I’m getting to know how to find my way around DC now, sort of. I’ve walked down the tracks between Museum station and, er, the station that’s one stop down the tracks from there loads of times now. It’s atmospheric and, now I’ve cleaned it out, it’s safe, too.
(NOTE: I’m not using fast travel in this game yet. In Oblivion I found it to be something of a crutch and I think it diminished the atmosphere of the game. In Oblivion is was almost essential due to how many problems the game had with its streaming, but the engine’s a million times better in Fallout, so that’s not an issue.)
I’m level seven now, I believe.

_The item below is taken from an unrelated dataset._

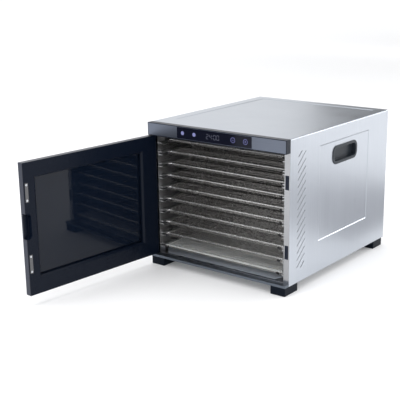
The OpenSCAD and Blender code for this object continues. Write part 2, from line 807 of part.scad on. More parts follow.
// The finger recess in the latch edge, open to the edge and to the inner face
module grip_space() {
    z = door_z0 + grip_z;
    difference() {
        span([half_w - grip_w, face_y + 4, z - grip_l / 2], [half_w + 1, door_in_y + 1, z + grip_l / 2]);
        for (s = [-1, 1]) translate([half_w - grip_w, 0, z + s * grip_l / 2]) rotate([0, -s * 45, 0])
            span([-4, face_y, -4], [4, door_in_y + 2, 4]);
    }
}

module window(m, y0, y1) {
    span([glass_x0 - m, y0, glass_z0 - m], [glass_x1 + m, y1, glass_z1 + m]);
}

// Black inner frame: it holds the glass and ends in a half-round hinge stile
module door_frame() {
    y0 = face_y + skin_t;
    bevel = 4;
    x1 = half_w - skin_t;
    color([0.05, 0.06, 0.08]) swung() difference() {
        union() {
            span([hinge_x, y0, door_z0 + skin_t], [x1, door_in_y, door_z1 - skin_t]);
            span([hinge_x, face_y, door_z0], [skin_x, door_in_y, door_z1]);
            span([skin_x, door_in_y - 2, door_z0], [half_w, door_in_y, door_z1]);
            translate([hinge_x, hinge_y, door_z0]) cylinder(h = door_z1 - door_z0, r = hinge_r);
        }
        window(0, y0 - 1, door_in_y + 1);
        window(glass_lap, y0 - 1, y0 + glass_t + gasket_t);
        translate([0, door_in_y, 0]) rotate([-90, 0, 0])
            pressing([glass_x0 - bevel, -glass_z1 - bevel], [glass_x1 + bevel, -glass_z0 + bevel],
                bevel, bevel);
        grip_space();
        for (z = [door_z0 - 1, door_z1 - pin_reach - 1])
            translate([hinge_x, hinge_y, z]) cylinder(h = pin_reach + 2, r = bush_r);
        for (z = catch_zs, s = [-1, 1])
            rod_y(strike_x + strike_w / 2, z + s * (strike_l / 2 - 4), door_in_y - 6, door_in_y + 1, screw_r);
    }
}

module door_glass() {
    fit = 0.4;
    color([0.10, 0.12, 0.15, 0.55]) swung() window(glass_lap - fit, glass_y0, glass_y0 + glass_t);
}

// Silicone strip between the glass and the frame
module glass_gasket() {
    y = glass_y0 + glass_t;
    color([0.10, 0.10, 0.11]) swung() difference() {
        window(glass_lap - 0.4, y, y + gasket_t);
        window(1.5, y - 1, y + gasket_t + 1);
    }
}

// Brushed steel skin over the door's face, top, bottom and latch edge
module door_skin() {
    color([0.66, 0.68, 0.71]) swung() difference() {
        union() {
            span([skin_x, face_y, door_z0], [half_w, face_y + skin_t, door_z1]);
            span([half_w - skin_t, face_y, door_z0], [half_w, door_in_y - 2, door_z1]);
            for (z = [door_z0, door_z1 - skin_t])
                span([skin_x, face_y, z], [half_w, door_in_y - 2, z + skin_t]);
        }
        window(-2, face_y - 1, face_y + skin_t + 1);
        grip_space();
    }
}

module strike_plates() {
    color([0.75, 0.76, 0.78]) swung() for (z = catch_zs) difference() {
        span([strike_x, door_in_y, z - strike_l / 2],
            [strike_x + strike_w, door_in_y + 0.5, z + strike_l / 2]);
        for (s = [-1, 1])
            rod_y(strike_x + strike_w / 2, z + s * (strike_l / 2 - 4), door_in_y - 1, door_in_y + 1, screw_r);
    }
}

module strike_screws() {
    color([0.60, 0.62, 0.65]) swung() for (z = catch_zs, s = [-1, 1])
        rod_y(strike_x + strike_w / 2, z + s * (strike_l / 2 - 4), door_in_y - 6, door_in_y + 0.5, screw_r);
}

// Nylon bushes in the hinge stile
module hinge_bushes() {
    color([0.85, 0.85, 0.83]) swung() for (z = [door_z0, door_z1 - pin_reach - 1])
        translate([hinge_x, hinge_y, z]) difference() {
            cylinder(h = pin_reach + 1, r = bush_r);
            translate([0, 0, -1]) cylinder(h = pin_reach + 3, r = pin_r + pin_clear);
        }
}

// ---- trays ----

module tray_outline(m) {
    round_rect([-tray_w / 2 + m, m], [tray_w / 2 - m, tray_l - m], tray_corner_r - m);
}

// Wire tray: a rim and a grid of thin wires on three cross wires
module wire_tray(i) {
    z = tray_z(i);
    n = floor((tray_w - 2 * rim_wire) / grid_gap / 2);
    color([0.82, 0.82, 0.80]) translate([0, tray_y(i), z]) union() {
        translate([0, 0, -rim_wire / 2]) linear_extrude(rim_wire)
            difference() { tray_outline(0); tray_outline(rim_wire); }
        translate([0, 0, -grid_wire / 2]) linear_extrude(grid_wire) {
            for (k = [-n : n]) translate([k * grid_gap - grid_wire / 2, rim_wire / 2])
                square([grid_wire, tray_l - rim_wire]);
            for (k = [1 : 3]) translate([-tray_w / 2 + rim_wire / 2, k * tray_l / 4 - grid_wire / 2])
                square([tray_w - rim_wire, grid_wire]);
        }
    }
}

module tray_01() { wire_tray(0); }
module tray_02() { wire_tray(1); }
module tray_03() { wire_tray(2); }
module tray_04() { wire_tray(3); }
module tray_05() { wire_tray(4); }
module tray_06() { wire_tray(5); }
module tray_07() { wire_tray(6); }
module tray_08() { wire_tray(7); }
module tray_09() { wire_tray(8); }
module tray_10() { wire_tray(9); }

// White mesh sheet for small pieces of food, on the grid of the lowest tray
module mesh_sheet() {
    m = rim_wire + 1;
    color([0.93, 0.93, 0.91]) translate([0, tray_y(9), tray_z(9) + grid_wire / 2])
        linear_extrude(mesh_t) tray_outline(m);
}

// Shallow sheet tray under the wire trays, with a sloping lip at the front
module drip_tray() {
    x = tray_w / 2;
    y0 = tray_front + drip_lip;
    y1 = tray_front + tray_l;
    t = 0.8;
    chamfer = drip_lip * 0.9;
    color([0.80, 0.83, 0.86]) union() {
        difference() {
            span([-x, y0, drip_z], [x, y1, drip_z + drip_h]);
            span([-x + t, y0 + t, drip_z + t], [x - t, y1 - t, drip_z + drip_h + 1]);
        }
        intersection() {
            along_x(-x, x) polygon([[y0 + t, drip_z + drip_h - t], [y0 + t, drip_z + drip_h],
                [y0, drip_z + drip_h], [tray_front, drip_z + drip_h - drip_lip_drop],
                [tray_front, drip_z + drip_h - drip_lip_drop - t], [y0, drip_z + drip_h - t]]);
            translate([0, 0, drip_z - 10]) linear_extrude(40)
                polygon([[-x, y1], [-x, y0], [-x + chamfer, tray_front], [x - chamfer, tray_front],
                    [x, y0], [x, y1]]);
        }
    }
}

outer_wrapper();
base_pan();
rear_cover();
liner_left();
liner_right();
liner_top();
liner_floor();
air_baffle();
jamb_left();
jamb_right();
front_sill();
control_housing();
control_fascia();
control_glass();
display_module();
touch_pads();
control_board();
power_board();
wiring_loom();
temperature_probe();
thermal_cutout();
side_handle_left();
side_handle_right();
foot_front_left();
foot_front_right();
foot_rear_left();
foot_rear_right();
foot_screws();
rear_screws();
magnet_catches();
hinge_plates();
hinge_pins();
fan_motor();
motor_bracket();
heater_element();
heater_clips();
cord_gland();
fan_rotor();
fan_shaft();
door_frame();
door_glass();
door_skin();
glass_gasket();
strike_plates();
strike_screws();
hinge_bushes();
tray_01();
tray_02();
tray_03();
tray_04();
tray_05();
tray_06();
tray_07();
tray_08();
tray_09();
tray_10();
mesh_sheet();
drip_tray();
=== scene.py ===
import json
import math

import bpy
from mathutils import Matrix, Vector

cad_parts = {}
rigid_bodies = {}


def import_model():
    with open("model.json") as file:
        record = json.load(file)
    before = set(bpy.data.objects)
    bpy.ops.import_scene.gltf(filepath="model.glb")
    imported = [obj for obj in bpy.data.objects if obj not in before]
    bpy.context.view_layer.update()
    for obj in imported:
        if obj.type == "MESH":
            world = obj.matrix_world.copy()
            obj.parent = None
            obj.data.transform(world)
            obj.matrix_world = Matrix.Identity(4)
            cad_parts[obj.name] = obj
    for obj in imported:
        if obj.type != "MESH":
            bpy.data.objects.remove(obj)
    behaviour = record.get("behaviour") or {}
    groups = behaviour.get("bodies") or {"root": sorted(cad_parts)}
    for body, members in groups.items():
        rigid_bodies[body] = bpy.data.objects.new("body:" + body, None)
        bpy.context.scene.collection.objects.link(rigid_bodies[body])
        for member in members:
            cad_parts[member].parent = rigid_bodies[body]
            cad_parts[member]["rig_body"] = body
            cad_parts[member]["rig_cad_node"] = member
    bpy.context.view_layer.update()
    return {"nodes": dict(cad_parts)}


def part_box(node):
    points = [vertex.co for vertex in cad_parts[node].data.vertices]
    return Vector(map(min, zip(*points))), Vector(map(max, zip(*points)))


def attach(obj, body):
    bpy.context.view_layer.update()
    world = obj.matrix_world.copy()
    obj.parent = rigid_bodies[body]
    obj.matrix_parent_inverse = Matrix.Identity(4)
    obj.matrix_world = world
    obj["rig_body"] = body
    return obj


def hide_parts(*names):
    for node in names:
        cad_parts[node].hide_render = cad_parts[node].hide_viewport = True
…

Been taking the small guns perk for the last few levels. I hope it’s useful.
Trackmania DS (DS)
Nov 14th
After months of nothing much I get two – two! – very much anticipated DS games in the same week. Castlevania is, based on the first couple of hours, a bit of a disappointment, but Trackmania?
Well, based on a quick go, it’s exactly what I wanted. I’ve only done straight races (actually time trials, really) so far, but I can say that the controls and game engine are spot on. The framerate is perfect (so far) and the car controls as it should in a Trackmania game. I’ve got gold medals on the ten races in the Stadium and Desert environments at Practice level. They weren’t very difficult, but they took enough retries to make me wonder if I’m not going to have a problem with the game’s difficulty at higher levels.

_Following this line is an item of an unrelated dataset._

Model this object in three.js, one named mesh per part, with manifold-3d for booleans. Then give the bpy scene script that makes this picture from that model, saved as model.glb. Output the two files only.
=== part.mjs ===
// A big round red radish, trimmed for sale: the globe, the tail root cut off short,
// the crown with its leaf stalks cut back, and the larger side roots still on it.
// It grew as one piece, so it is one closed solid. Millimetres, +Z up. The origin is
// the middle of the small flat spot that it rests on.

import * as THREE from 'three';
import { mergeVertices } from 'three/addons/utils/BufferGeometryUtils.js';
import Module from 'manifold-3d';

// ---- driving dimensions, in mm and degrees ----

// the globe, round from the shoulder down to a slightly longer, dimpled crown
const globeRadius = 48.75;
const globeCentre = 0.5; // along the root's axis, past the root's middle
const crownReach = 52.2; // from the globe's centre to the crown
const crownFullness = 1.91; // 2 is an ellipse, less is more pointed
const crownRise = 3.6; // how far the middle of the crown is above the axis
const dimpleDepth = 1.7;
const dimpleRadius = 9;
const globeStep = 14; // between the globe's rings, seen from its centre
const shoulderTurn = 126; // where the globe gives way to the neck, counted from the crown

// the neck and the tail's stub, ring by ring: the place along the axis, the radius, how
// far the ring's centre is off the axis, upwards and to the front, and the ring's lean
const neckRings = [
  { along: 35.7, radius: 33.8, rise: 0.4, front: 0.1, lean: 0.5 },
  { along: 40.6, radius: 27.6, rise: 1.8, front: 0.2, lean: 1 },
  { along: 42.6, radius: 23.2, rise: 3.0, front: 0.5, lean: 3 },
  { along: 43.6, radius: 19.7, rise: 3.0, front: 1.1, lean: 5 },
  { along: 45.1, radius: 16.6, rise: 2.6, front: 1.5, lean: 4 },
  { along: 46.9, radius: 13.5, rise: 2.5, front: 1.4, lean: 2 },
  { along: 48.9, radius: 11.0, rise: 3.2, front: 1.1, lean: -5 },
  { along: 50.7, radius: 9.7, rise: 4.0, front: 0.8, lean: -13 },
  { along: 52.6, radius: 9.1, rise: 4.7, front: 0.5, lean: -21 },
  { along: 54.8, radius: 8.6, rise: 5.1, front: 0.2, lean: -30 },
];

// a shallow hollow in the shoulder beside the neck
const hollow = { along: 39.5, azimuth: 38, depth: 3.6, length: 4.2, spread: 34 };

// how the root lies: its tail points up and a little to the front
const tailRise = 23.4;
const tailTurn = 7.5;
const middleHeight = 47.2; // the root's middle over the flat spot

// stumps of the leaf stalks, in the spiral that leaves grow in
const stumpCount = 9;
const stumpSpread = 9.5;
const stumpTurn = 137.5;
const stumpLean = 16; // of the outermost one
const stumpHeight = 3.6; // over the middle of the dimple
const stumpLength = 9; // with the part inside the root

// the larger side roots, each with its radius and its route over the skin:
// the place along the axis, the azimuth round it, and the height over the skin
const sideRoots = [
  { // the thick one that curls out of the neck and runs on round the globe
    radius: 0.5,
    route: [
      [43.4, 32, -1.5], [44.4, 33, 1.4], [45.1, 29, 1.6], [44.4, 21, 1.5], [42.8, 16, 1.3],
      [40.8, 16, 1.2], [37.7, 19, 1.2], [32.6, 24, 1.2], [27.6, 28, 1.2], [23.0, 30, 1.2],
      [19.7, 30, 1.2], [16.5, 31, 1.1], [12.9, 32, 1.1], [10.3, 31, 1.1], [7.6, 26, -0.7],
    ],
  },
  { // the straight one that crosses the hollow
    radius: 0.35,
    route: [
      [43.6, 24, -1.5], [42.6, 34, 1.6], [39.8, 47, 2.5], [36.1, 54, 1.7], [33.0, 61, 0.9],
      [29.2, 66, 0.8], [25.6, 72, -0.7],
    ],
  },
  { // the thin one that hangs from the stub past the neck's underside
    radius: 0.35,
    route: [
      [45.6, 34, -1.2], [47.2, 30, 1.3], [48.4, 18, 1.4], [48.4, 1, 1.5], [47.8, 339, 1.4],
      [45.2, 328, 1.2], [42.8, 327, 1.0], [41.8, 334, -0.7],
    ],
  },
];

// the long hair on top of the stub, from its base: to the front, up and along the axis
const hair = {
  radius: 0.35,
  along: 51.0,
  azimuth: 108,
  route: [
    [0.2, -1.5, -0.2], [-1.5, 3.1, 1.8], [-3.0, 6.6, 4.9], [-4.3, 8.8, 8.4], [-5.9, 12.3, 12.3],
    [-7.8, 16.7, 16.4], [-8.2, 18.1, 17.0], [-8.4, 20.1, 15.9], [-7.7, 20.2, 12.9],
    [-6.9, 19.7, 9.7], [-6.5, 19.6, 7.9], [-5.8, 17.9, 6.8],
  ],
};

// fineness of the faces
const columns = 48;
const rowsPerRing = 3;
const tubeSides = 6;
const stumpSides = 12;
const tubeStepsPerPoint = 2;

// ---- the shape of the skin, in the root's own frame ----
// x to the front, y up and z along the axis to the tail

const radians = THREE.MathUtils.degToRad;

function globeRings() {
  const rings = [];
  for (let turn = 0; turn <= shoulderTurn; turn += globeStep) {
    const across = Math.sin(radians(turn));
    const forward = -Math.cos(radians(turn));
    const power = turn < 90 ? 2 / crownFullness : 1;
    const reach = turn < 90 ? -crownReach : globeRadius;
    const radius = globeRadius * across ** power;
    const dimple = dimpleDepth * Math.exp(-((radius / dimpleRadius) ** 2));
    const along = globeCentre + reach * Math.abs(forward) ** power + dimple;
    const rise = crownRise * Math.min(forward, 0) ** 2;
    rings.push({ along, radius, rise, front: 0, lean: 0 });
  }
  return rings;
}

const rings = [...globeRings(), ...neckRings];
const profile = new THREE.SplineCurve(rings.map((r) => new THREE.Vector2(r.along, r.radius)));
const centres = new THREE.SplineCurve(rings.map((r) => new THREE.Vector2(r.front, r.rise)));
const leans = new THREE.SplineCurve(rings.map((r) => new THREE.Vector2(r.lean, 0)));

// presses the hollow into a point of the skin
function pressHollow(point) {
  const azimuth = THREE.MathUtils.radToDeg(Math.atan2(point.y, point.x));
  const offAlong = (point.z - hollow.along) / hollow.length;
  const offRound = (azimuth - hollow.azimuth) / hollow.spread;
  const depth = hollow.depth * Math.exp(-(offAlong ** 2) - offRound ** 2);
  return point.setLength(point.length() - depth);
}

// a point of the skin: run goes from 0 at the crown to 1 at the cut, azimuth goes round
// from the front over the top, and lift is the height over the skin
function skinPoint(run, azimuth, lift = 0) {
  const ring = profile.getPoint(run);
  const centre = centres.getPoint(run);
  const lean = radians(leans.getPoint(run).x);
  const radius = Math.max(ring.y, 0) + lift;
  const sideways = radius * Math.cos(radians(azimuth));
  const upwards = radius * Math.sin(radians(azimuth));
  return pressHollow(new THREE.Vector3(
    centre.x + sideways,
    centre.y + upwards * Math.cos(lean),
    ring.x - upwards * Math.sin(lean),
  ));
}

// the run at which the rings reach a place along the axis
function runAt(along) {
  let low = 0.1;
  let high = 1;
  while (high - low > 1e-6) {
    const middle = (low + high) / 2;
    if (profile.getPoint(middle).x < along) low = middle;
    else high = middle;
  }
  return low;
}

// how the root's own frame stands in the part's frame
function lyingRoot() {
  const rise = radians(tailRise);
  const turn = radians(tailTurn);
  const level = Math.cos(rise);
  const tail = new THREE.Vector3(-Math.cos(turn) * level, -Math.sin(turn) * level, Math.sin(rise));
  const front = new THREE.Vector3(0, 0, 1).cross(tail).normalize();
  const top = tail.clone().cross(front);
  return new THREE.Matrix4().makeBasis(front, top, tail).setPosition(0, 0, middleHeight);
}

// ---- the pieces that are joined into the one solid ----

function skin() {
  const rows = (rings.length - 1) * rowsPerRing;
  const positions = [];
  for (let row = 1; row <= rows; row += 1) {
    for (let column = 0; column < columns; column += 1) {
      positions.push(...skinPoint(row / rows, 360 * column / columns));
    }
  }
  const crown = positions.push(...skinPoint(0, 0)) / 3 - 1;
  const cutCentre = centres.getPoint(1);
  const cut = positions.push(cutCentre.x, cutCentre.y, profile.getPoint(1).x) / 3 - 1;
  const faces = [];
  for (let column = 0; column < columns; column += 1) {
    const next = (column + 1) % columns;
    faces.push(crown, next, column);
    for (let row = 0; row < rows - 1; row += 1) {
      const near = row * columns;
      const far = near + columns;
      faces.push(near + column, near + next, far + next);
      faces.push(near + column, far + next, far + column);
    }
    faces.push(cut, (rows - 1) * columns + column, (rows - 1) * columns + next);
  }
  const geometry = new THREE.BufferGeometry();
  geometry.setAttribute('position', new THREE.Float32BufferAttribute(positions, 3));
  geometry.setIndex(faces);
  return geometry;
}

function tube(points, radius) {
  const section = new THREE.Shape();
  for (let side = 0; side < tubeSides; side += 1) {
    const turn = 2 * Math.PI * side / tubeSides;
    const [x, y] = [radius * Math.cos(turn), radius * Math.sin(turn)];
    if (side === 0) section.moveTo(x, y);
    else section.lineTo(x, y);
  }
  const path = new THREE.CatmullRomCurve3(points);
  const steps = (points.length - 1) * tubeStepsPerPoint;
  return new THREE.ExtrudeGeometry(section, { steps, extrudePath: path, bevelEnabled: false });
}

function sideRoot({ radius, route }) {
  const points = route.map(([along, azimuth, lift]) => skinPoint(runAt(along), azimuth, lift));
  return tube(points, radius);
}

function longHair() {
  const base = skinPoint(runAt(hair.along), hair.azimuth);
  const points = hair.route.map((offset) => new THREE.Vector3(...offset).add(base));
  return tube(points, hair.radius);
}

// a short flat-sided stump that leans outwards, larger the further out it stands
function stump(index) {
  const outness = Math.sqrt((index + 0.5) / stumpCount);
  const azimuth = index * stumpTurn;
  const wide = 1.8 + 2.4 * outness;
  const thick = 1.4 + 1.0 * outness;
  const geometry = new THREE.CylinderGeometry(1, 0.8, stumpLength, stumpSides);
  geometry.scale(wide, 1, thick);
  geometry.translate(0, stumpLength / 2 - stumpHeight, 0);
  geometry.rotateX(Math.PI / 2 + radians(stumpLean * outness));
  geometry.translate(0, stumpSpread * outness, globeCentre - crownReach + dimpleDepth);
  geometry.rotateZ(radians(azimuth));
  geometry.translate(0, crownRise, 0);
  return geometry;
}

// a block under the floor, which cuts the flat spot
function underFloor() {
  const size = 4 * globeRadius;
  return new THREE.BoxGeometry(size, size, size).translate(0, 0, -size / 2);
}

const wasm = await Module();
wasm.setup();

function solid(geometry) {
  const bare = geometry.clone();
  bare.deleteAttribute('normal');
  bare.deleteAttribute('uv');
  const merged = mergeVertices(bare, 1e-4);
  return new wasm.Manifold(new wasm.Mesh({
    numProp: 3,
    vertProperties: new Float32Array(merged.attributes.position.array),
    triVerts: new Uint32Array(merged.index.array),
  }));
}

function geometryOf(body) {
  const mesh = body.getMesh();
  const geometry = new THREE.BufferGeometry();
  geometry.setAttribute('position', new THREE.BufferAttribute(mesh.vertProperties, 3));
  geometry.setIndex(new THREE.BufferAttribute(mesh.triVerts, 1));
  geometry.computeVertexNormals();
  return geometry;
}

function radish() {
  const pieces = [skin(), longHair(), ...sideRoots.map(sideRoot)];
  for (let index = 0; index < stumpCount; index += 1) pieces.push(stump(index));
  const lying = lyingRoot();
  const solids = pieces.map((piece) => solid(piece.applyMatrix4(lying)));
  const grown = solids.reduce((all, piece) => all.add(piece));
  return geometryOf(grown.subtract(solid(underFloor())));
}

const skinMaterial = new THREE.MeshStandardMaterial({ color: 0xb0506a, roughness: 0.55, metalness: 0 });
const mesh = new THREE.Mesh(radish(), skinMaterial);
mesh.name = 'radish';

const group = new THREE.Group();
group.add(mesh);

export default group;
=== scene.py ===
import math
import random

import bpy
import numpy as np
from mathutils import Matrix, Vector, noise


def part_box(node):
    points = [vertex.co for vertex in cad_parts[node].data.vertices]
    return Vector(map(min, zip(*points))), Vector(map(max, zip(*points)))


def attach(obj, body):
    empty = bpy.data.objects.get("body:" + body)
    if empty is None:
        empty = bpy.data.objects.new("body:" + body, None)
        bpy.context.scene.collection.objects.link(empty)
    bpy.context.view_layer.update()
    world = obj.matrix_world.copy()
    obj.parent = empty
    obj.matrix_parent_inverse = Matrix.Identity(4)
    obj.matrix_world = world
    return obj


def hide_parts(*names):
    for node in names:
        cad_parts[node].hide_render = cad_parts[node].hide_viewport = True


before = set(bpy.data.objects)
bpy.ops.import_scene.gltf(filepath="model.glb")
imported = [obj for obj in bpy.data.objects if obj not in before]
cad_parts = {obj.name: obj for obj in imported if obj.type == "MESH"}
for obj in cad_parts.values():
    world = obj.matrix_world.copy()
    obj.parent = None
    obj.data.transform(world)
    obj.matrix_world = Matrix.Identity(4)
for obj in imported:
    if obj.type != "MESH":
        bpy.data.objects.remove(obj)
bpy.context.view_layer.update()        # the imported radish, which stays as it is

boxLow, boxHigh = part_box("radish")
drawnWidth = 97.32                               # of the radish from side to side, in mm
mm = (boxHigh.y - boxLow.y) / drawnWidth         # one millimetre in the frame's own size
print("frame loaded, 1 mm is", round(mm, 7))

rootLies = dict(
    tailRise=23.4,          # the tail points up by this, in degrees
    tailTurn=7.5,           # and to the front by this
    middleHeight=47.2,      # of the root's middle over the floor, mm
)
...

Fingers crossed that it won’t get too hard. Right now that’s the only potential problem I’m seeing with the game.
Star Trigon (iPod)
Nov 13th
One button arcade/puzzle game where you draw triangles in space. Done the beginner stages, seems fun. Quicker than I was expecting, so harder than I was expecting, so better than I was expecting.
Incredibly important information: It has Susumu from Mr. Driller in it.
Castlevania: Order of Ecclesia (DS)
Nov 13th
Hmm.
Hmm.
HMM.
I’m not sure about this. Maybe this is where there Castlevania meets diminishing returns. It seems to be half made up of changes I’m not sure I like (complicated glyph attack system, small level maps travelled to on a top-down, no-gameplay world map, more talking than normal) and the same old gameplay, but made a little bit harder by throwing a few too many enemies at you. (Including some highly annoying floating tentacled brain-suckers that don’t seem to have a name.)
That said, it’s Castlevania, so you can’t go very wrong. Maybe it’ll click at some point, maybe the level design will get more interesting – there have been far too many flat left-to-right trudges so far – and maybe the glyph system will seem less random.
Fingers crossed.
Peggle (iPod)
Nov 12th
Suffered from terrible “one-more-level” syndrome at lunchtime today, but finally managed to stop after I managed to lose a level.
Phew.
Left 4 Dead Demo (360)
Nov 12th
Puts you in a zombie film. A modern zombie film with running zombies, but a zombie film nonetheless.
The single player mode doesn’t seem to be up to much, but it’s designed to be an online title. I had one go online with some random people. I was pretty rubbish at actually hitting anything I tried to shoot at, but I rescued a dead teammate and saved someone else. And we won in the end, which was nice.
Nobody shot the car.
It’s all very exciting, mainly because that while the maps stay static, the zombies are placed differently every time.
Fallout 3 (360)
Nov 12th
Spent last night completely lost in Washington DC. I got stuck on some very hard mutants trying to find my way into the middle of town, so went back and tried to find another way through. All the roads seem to be blocked by collapsed buildings so I’m now miles from where I need to be, with no obvious way to get to where I need to be going. I may have to trek back to the Tepid sewers and go the way I first intending to go.
Still, it’s always fun, even when lost.